Supplied material:
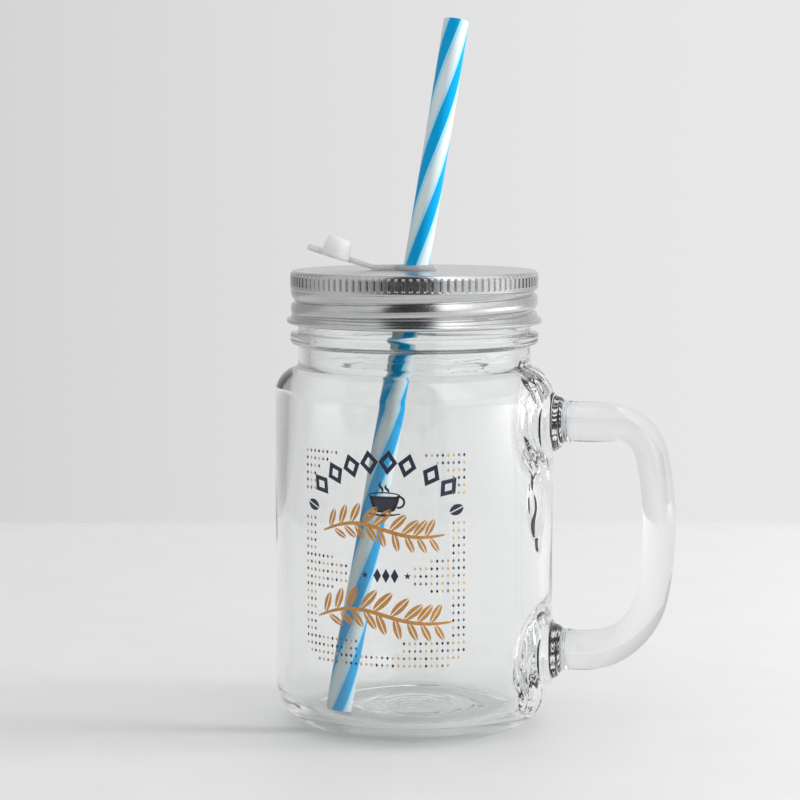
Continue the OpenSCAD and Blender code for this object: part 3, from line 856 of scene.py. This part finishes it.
def draw_sprig(art, x0, x1, z0, bend, size):
    """A leafy twig painted with a round brush."""
    t = np.linspace(0, 1, 33)
    x = x0 + (x1 - x0) * t
    z = z0 + bend * np.sin(pi * t) + 1.6 * np.sin(2 * pi * t)
    art.stroke(list(zip(x, z)), 0.35 + 0.75 * np.sin(pi * t) ** 0.5)
    for i in range(9):
        k = 2 + int(i * 29 / 9)
        slope = degrees(atan2(z[k + 1] - z[k - 1], x[k + 1] - x[k - 1]))
        for side in (1, -1):
            turn = slope + side * (52 + 4 * (i % 3))
            reach = size * (1 - 0.05 * abs(i - 4)) * (1 if side > 0 else 0.85)
            cx = x[k] + 0.56 * reach * cos(radians(turn)) + (0 if side > 0 else 1.2)
            cz = z[k] + 0.56 * reach * sin(radians(turn))
            art.leaf(cx, cz, reach, 0.36 * reach, turn, 0.28)


ARCH_C, ARCH_R = (0.3, 52.1), 27.6      # the arch of lozenges over the print
ARCH_TURNS = (42, 30, 18.5, 7.5, -3.5, -14.5, -29, -41)
CUP_AT = (1.0, 65.0)
BEAN_Z = 66.7           # height of the two beans beside the cup
FOOT_X, FOOT_Z = 1.4, 48.7              # middle of the short row under the cup
# the frame of small marks: rows upwards from the foot, columns from left to right
MARK_ROWS, ROW_STEP, MARK_FOOT_Z = 29, 2.057, 24.0
MARK_COLUMNS, COLUMN_STEP = 32, 1.5
FRAME_HALF = 24.0       # half width of the frame
BLANK_HALF = 19.4       # half width of the blank inside it, for most rows
BLANK_ROWS = {0: 0, 1: 0, 2: 5.5, 3: 5.5, 10: 14.0, 11: 9.0, 12: 9.0, 13: 9.0, 14: 14.0,
              26: 17.5, 27: 15.0, 28: 11.5}


def frame_marks():
    """Places of the small marks, each with a number from 0 to 9 that picks its ink."""
    rng = np.random.default_rng(21)
    marks = []
    for row in range(MARK_ROWS):
        z = MARK_FOOT_Z + row * ROW_STEP
        blank = BLANK_ROWS.get(row, BLANK_HALF)
        outer = FRAME_HALF - 2.2 * max(0, 2 - row)
        for column in range(MARK_COLUMNS):
            s = (column - (MARK_COLUMNS - 1) / 2) * COLUMN_STEP
            if blank < abs(s) < outer and abs(z - BEAN_Z) > 2.6:
                marks.append((s - 0.4, z, rng.integers(0, 10)))
    return marks


def draw_dark(art):
    """Arch, beans, cup and the short row under it."""
    for turn in ARCH_TURNS:
        a = radians(turn)
        art.lozenge(ARCH_C[0] - ARCH_R * sin(a), ARCH_C[1] + ARCH_R * cos(a), 5.2, 6.8, 1.4, turn)
    for side in (-1, 1):
        art.leaf(side * 20.9 - 0.2, BEAN_Z, 4.2, 3.0, side * 25, 0.35)
    draw_cup(art, *CUP_AT)
    for k in (-1, 0, 1):
        art.lozenge(FOOT_X + 2.4 * k, FOOT_Z, 2.1, 4.0, 2.0, 0)
    for side in (-1, 1):
        art.star(FOOT_X + 5.9 * side, FOOT_Z, 1.0)


def build_print(navy, ochre, pale_navy, pale_ochre):
    """Four pieces, one for each ink."""
    dark, twigs, faint_dark, faint_ochre = Art(), Art(), Art(), Art()
    draw_dark(dark)
    draw_sprig(twigs, -17.5, 17.5, 60.0, 1.5, 6.6)
    draw_sprig(twigs, -19.5, 19.5, 36.0, 2.0, 7.4)
    for s, z, ink in frame_marks():
        art = dark if ink < 3 else faint_dark if ink < 6 else faint_ochre
        art.lozenge(s, z, 0.8, 1.1, 0.4, 0)
    dark.build("print_dark", navy, "navy_ink", ("print_navy",))
    twigs.build("print_twigs", ochre, "ochre_ink", ("print_ochre",))
    faint_dark.build("print_faint_dark", pale_navy, "navy_ink")
    faint_ochre.build("print_faint_ochre", pale_ochre, "ochre_ink")


# ---- stage ----

def camera_frame(x, y, z):
    """A point given across, away from the camera and up, in metres, in the row's frame."""
    a = radians(VIEW_AZIMUTH)
    return Vector((x * cos(a) - y * sin(a), x * sin(a) + y * cos(a), z))


def build_camera():
    """The photo's own viewpoint, fitted to it: metres, and degrees below the level."""
    place, down = (-0.00406, -0.6347, 0.1607), 6.146
    data = bpy.data.cameras.new("camera")
    data.sensor_width = 36.0
    data.lens = 100.6
    data.clip_end = 20.0
    camera = bpy.data.objects.new("camera", data)
    camera.location = camera_frame(*place)
    camera.rotation_euler = (radians(90 - down), 0, radians(VIEW_AZIMUTH))
    bpy.context.scene.collection.objects.link(camera)
    bpy.context.scene.camera = camera


def build_floor():
    """A pale table whose far edge melts into the backdrop."""
    far, near, side = 0.352, -0.75, 1.6
    mesh = bpy.data.meshes.new("table_top")
    corners = [(-side, near, 0), (side, near, 0), (side, far, 0), (-side, far, 0)]
    mesh.from_pydata(corners, [], [(0, 1, 2, 3)])
    floor = bpy.data.objects.new("table_top", mesh)
    floor.rotation_euler.z = radians(VIEW_AZIMUTH)
    bpy.context.scene.collection.objects.link(floor)
    mat, tree, shader = new_material("pale_table", Roughness=0.5)
    noise = noise_bump(tree, shader, 40.0, 0.02, 0.001)
    mottle(tree, shader, noise, (0.78, 0.78, 0.78), (0.80, 0.80, 0.80))
    coords = add_node(tree, "ShaderNodeTexCoord")
    split = add_node(tree, "ShaderNodeSeparateXYZ")
    tree.links.new(coords.outputs["Object"], split.inputs[0])
    melt = map_range(tree, split.outputs["Y"], far - 0.026, far, 0.0, 1.0)
    fade_to_clear(tree, shader, melt, (1, 1, 1))
    mesh.materials.append(mat)


def area_light(name, place, size, power, target=(0, 0, 0.07)):
    """A soft light that is not itself mirrored in the metal or the glass."""
    data = bpy.data.lights.new(name, "AREA")
    data.shape, data.size, data.size_y = "RECTANGLE", size[0], size[1]
    data.energy = power
    light = bpy.data.objects.new(name, data)
    light.location = camera_frame(*place)
    light.rotation_euler = (Vector(target) - light.location).to_track_quat("-Z", "Y").to_euler()
    light.visible_glossy = light.visible_transmission = False
    bpy.context.scene.collection.objects.link(light)


def greys(tree, source, *stops):
    """The colour of a ramp of plain greys (position, grey)."""
    return ramp(tree, source, [(place, (grey,) * 3) for place, grey in stops]).outputs["Color"]


def light_around(tree, x, y):
    """Light from behind and beside the object, by compass direction: 0.25 is left, 0.5 behind
    and 0.75 right."""
    compass = map_range(tree, math_node(tree, "ARCTAN2", x, y), -pi, pi, 0.0, 1.0)
    return greys(tree, compass, (0.10, 0.80), (0.25, 0.70), (0.30, 0.46), (0.394, 0.43),
                 (0.42, 0.50), (0.444, 0.58), (0.472, 0.664), (0.489, 0.72), (0.516, 0.797),
                 (0.528, 0.807), (0.65, 0.66), (0.70, 0.80), (0.74, 0.92), (0.90, 0.92))


def light_ahead(tree, x, y, z):
    """Light from in front of the object and overhead, by how far to the side, from left to
    right. Below the horizon it falls to 0.3 of its strength."""
    front = math_node(tree, "MAXIMUM", math_node(tree, "MULTIPLY", y, -0.9), 0.0)
    aside = math_node(tree, "DIVIDE", x, math_node(tree, "ADD", front, 0.3))
    share = map_range(tree, aside, -1.2, 1.2, 0.0, 1.0)
    grey = greys(tree, share, (0.0, 0.70), (0.25, 0.85), (0.29, 0.80), (0.33, 0.04),
                 (0.61, 0.04), (0.66, 2.1), (0.8, 1.9), (1.0, 1.2))
    lifted = add_node(tree, "ShaderNodeVectorMath", operation="SCALE")
    tree.links.new(grey, lifted.inputs[0])
    tree.links.new(map_range(tree, z, -0.03, 0.08, 0.3, 1.0), lifted.inputs["Scale"])
    return lifted.outputs[0]


def mixed(tree, share, first, second):
    """The colour that goes from first to second as share goes from 0 to 1."""
    node = add_node(tree, "ShaderNodeMixRGB")
    for name, value in (("Fac", share), ("Color1", first), ("Color2", second)):
        if isinstance(value, tuple):
            node.inputs[name].default_value = value
        else:
            tree.links.new(value, node.inputs[name])
    return node.outputs["Color"]


def build_world():
    """Backdrop behind, a reflector on the left, a soft box on the right, and a dark gap between
    them where the photographer stands. X points right, Y away from the camera."""
    world = bpy.data.worlds.new("studio")
    world.use_nodes = True
    bpy.context.scene.world = world
    tree = world.node_tree
    coords = add_node(tree, "ShaderNodeTexCoord")
    turn = add_node(tree, "ShaderNodeMapping", vector_type="POINT")
    turn.inputs["Rotation"].default_value = (0, 0, -radians(VIEW_AZIMUTH))
    split = add_node(tree, "ShaderNodeSeparateXYZ")
    tree.links.new(coords.outputs["Generated"], turn.inputs["Vector"])
    tree.links.new(turn.outputs[0], split.inputs[0])
    x, y, z = (split.outputs[k] for k in "XYZ")

    over = math_node(tree, "SUBTRACT", math_node(tree, "MULTIPLY", z, 1.3), y)
    overhead = map_range(tree, over, 0.35, 0.65, 0.0, 1.0)
    seen = mixed(tree, overhead, light_around(tree, x, y), light_ahead(tree, x, y, z))
    # matte surfaces get the room's even light, without the dark gap
    matte = add_node(tree, "ShaderNodeLightPath").outputs["Is Diffuse Ray"]
    colour = mixed(tree, matte, seen, (0.72, 0.72, 0.72, 1))
    tree.links.new(colour, tree.nodes["Background"].inputs["Color"])


def build_studio():
    """Viewpoint, table and light."""
    build_camera()
    build_floor()
    build_world()
    area_light("soft_right", (1.1, -0.06, 0.36), (0.26, 0.26), 14.0)
    scene = bpy.context.scene
    scene.view_settings.view_transform = "Standard"
    # thick glass needs long light paths
    scene.cycles.max_bounces = scene.cycles.transmission_bounces = 32
    scene.cycles.glossy_bounces = 24


# ---- everything ----

def dress_seal():
    """The seal keeps the CAD's own mesh."""
    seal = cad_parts["lid_liner"]
    seal.data.materials.clear()
    seal.data.materials.append(seal_material())


build_studio()
build_glass(glass_material())
build_lid(tinplate_material())
silicone = silicone_material("translucent_silicone", 0.2)
build_grommet(silicone_material("clear_silicone", 0.5))
build_strap(silicone)
build_stopper(silicone)
build_straw(straw_material())
build_print(ink_material("navy_ink", (0.010, 0.014, 0.035), (0.018, 0.024, 0.055), 0.95),
            ink_material("ochre_ink", (0.50, 0.22, 0.035), (0.62, 0.30, 0.06), 0.85),
            ink_material("faint_navy_ink", (0.10, 0.11, 0.15), (0.16, 0.17, 0.21), 0.7),
            ink_material("faint_ochre_ink", (0.62, 0.38, 0.14), (0.70, 0.45, 0.18), 0.6))
dress_seal()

Task prompt:
Quote exactly the opening line of the material above and every line after it, up to and including the line that contains "return marks".

The result:
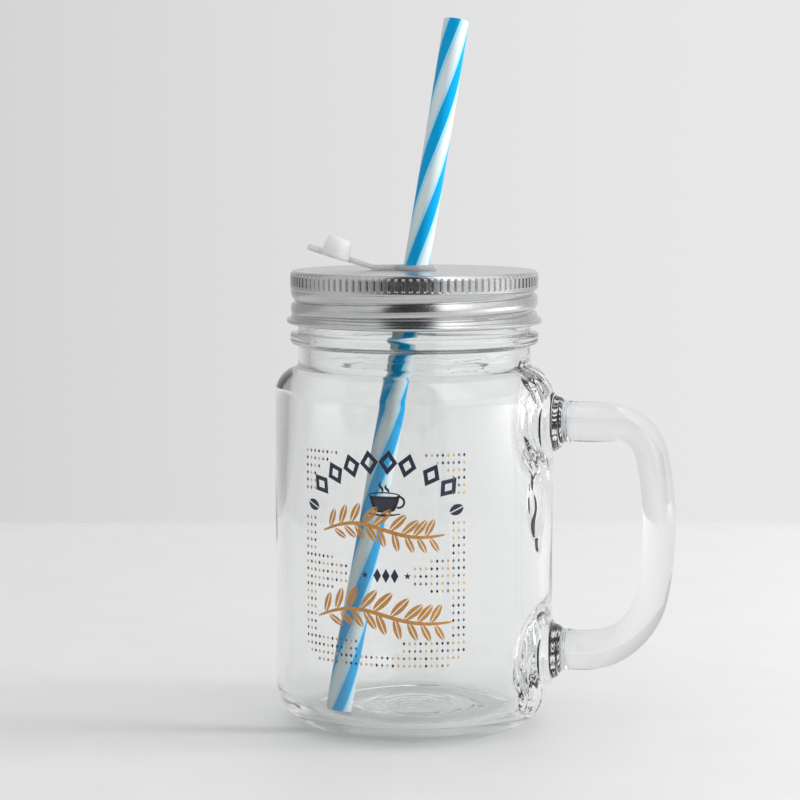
Continue the OpenSCAD and Blender code for this object: part 3, from line 856 of scene.py. This part finishes it.
def draw_sprig(art, x0, x1, z0, bend, size):
    """A leafy twig painted with a round brush."""
    t = np.linspace(0, 1, 33)
    x = x0 + (x1 - x0) * t
    z = z0 + bend * np.sin(pi * t) + 1.6 * np.sin(2 * pi * t)
    art.stroke(list(zip(x, z)), 0.35 + 0.75 * np.sin(pi * t) ** 0.5)
    for i in range(9):
        k = 2 + int(i * 29 / 9)
        slope = degrees(atan2(z[k + 1] - z[k - 1], x[k + 1] - x[k - 1]))
        for side in (1, -1):
            turn = slope + side * (52 + 4 * (i % 3))
            reach = size * (1 - 0.05 * abs(i - 4)) * (1 if side > 0 else 0.85)
            cx = x[k] + 0.56 * reach * cos(radians(turn)) + (0 if side > 0 else 1.2)
            cz = z[k] + 0.56 * reach * sin(radians(turn))
            art.leaf(cx, cz, reach, 0.36 * reach, turn, 0.28)


ARCH_C, ARCH_R = (0.3, 52.1), 27.6      # the arch of lozenges over the print
ARCH_TURNS = (42, 30, 18.5, 7.5, -3.5, -14.5, -29, -41)
CUP_AT = (1.0, 65.0)
BEAN_Z = 66.7           # height of the two beans beside the cup
FOOT_X, FOOT_Z = 1.4, 48.7              # middle of the short row under the cup
# the frame of small marks: rows upwards from the foot, columns from left to right
MARK_ROWS, ROW_STEP, MARK_FOOT_Z = 29, 2.057, 24.0
MARK_COLUMNS, COLUMN_STEP = 32, 1.5
FRAME_HALF = 24.0       # half width of the frame
BLANK_HALF = 19.4       # half width of the blank inside it, for most rows
BLANK_ROWS = {0: 0, 1: 0, 2: 5.5, 3: 5.5, 10: 14.0, 11: 9.0, 12: 9.0, 13: 9.0, 14: 14.0,
              26: 17.5, 27: 15.0, 28: 11.5}


def frame_marks():
    """Places of the small marks, each with a number from 0 to 9 that picks its ink."""
    rng = np.random.default_rng(21)
    marks = []
    for row in range(MARK_ROWS):
        z = MARK_FOOT_Z + row * ROW_STEP
        blank = BLANK_ROWS.get(row, BLANK_HALF)
        outer = FRAME_HALF - 2.2 * max(0, 2 - row)
        for column in range(MARK_COLUMNS):
            s = (column - (MARK_COLUMNS - 1) / 2) * COLUMN_STEP
            if blank < abs(s) < outer and abs(z - BEAN_Z) > 2.6:
                marks.append((s - 0.4, z, rng.integers(0, 10)))
    return marks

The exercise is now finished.